Start STORED DATA
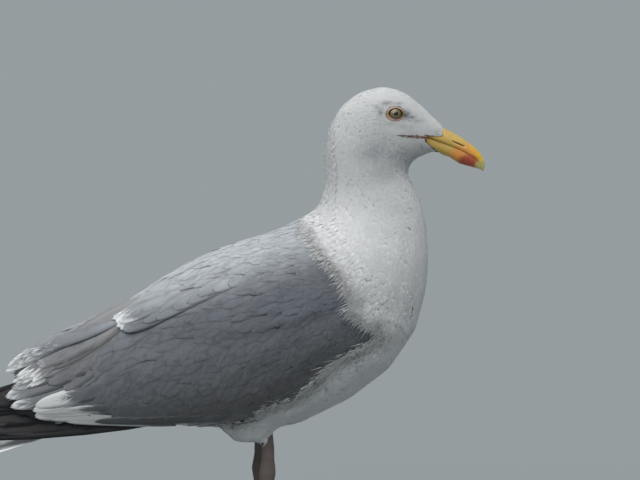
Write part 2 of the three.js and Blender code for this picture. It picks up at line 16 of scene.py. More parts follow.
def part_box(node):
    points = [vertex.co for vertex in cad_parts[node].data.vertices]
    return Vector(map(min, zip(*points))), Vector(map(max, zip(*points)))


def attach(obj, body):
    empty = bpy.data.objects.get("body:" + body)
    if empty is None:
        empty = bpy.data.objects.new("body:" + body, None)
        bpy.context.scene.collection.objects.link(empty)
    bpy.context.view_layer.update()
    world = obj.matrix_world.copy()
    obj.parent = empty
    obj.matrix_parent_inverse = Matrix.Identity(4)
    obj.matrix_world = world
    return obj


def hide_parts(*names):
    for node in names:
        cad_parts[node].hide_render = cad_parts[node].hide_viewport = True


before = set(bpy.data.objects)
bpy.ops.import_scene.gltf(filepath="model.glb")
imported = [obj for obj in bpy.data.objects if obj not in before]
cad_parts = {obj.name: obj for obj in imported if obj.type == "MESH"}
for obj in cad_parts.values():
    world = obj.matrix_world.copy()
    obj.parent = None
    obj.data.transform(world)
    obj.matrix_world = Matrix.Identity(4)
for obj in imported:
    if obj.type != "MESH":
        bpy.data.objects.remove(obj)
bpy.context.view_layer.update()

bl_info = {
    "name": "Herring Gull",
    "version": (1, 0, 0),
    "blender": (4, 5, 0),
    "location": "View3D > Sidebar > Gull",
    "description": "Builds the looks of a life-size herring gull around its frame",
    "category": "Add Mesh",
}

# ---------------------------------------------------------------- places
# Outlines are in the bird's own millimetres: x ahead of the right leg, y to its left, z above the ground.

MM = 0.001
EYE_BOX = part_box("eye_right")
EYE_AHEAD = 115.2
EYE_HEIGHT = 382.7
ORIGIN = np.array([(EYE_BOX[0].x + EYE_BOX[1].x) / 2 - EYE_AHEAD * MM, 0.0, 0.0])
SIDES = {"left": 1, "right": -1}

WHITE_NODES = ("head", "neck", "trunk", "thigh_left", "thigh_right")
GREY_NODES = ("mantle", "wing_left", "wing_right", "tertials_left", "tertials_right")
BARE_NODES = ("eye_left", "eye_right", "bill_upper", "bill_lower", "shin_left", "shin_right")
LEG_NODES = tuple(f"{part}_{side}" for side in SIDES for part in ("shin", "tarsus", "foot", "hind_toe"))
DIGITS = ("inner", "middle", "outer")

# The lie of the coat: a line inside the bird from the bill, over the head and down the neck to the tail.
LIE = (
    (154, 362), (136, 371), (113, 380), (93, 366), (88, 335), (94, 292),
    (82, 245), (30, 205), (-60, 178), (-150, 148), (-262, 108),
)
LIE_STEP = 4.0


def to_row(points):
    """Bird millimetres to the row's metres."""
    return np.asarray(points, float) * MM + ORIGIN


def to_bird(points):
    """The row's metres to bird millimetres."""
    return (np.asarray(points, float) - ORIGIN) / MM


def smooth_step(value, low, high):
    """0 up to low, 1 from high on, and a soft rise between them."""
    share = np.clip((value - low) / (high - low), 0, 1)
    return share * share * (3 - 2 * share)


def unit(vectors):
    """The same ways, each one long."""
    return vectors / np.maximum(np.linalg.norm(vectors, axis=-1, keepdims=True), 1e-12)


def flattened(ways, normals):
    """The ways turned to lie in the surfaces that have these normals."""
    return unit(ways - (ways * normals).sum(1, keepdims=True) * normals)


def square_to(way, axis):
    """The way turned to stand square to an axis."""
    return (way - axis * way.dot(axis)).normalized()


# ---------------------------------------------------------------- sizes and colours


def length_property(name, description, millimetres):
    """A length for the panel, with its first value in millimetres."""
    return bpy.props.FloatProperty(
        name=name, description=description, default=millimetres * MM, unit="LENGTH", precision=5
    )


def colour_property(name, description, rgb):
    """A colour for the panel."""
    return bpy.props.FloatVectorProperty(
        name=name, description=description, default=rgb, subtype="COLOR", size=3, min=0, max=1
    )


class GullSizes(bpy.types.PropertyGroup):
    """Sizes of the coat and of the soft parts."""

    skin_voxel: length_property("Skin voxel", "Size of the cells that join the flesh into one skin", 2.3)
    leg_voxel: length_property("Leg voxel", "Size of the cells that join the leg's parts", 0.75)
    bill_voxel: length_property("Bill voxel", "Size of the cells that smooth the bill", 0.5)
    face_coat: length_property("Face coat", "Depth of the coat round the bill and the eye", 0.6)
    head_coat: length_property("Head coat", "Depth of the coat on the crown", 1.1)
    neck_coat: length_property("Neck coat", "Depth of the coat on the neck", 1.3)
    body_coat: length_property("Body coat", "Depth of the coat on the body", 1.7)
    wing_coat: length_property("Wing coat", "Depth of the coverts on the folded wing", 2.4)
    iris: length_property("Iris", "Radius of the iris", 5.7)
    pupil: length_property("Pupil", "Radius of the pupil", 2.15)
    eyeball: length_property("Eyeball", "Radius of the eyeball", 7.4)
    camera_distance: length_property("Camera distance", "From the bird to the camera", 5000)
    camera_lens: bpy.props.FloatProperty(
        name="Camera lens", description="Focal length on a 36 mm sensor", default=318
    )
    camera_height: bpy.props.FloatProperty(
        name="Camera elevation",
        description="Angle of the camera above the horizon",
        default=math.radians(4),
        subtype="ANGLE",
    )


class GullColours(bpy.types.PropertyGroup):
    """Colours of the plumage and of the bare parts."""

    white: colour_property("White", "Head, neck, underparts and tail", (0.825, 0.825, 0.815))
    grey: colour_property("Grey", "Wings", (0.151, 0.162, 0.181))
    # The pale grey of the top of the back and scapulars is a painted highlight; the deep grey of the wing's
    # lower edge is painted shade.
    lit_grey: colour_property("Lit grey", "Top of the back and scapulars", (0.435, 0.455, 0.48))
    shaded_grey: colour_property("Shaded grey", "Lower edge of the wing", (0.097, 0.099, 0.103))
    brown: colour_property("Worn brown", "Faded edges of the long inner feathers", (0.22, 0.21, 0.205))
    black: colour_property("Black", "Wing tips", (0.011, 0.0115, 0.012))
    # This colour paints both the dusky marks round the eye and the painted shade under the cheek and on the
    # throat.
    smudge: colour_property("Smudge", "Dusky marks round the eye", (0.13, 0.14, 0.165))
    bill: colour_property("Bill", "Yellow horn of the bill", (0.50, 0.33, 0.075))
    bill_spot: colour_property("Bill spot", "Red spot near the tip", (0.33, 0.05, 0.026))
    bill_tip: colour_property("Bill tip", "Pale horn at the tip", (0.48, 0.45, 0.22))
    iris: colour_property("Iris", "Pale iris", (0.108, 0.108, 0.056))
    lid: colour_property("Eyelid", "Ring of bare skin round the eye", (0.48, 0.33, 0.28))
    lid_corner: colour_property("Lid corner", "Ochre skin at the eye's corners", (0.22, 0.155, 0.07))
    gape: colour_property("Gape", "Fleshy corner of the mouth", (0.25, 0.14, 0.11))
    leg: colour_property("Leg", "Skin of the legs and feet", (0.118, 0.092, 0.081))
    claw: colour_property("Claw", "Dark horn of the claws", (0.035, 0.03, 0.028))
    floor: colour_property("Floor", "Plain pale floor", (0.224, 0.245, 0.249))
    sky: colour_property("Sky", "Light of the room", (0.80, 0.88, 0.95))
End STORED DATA
» **EXERCISE REQUIREMENTS**
Return, please, the lines of the data from the first through the line containing "bpy.context.scene.collection.objects.link(empty)", both kept, exactly as they stand and nothing more.

» **TASK ANSWER**
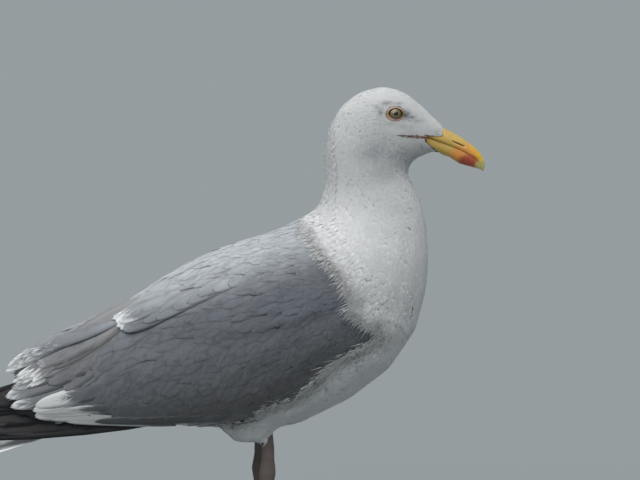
Write part 2 of the three.js and Blender code for this picture. It picks up at line 16 of scene.py. More parts follow.
def part_box(node):
    points = [vertex.co for vertex in cad_parts[node].data.vertices]
    return Vector(map(min, zip(*points))), Vector(map(max, zip(*points)))


def attach(obj, body):
    empty = bpy.data.objects.get("body:" + body)
    if empty is None:
        empty = bpy.data.objects.new("body:" + body, None)
        bpy.context.scene.collection.objects.link(empty)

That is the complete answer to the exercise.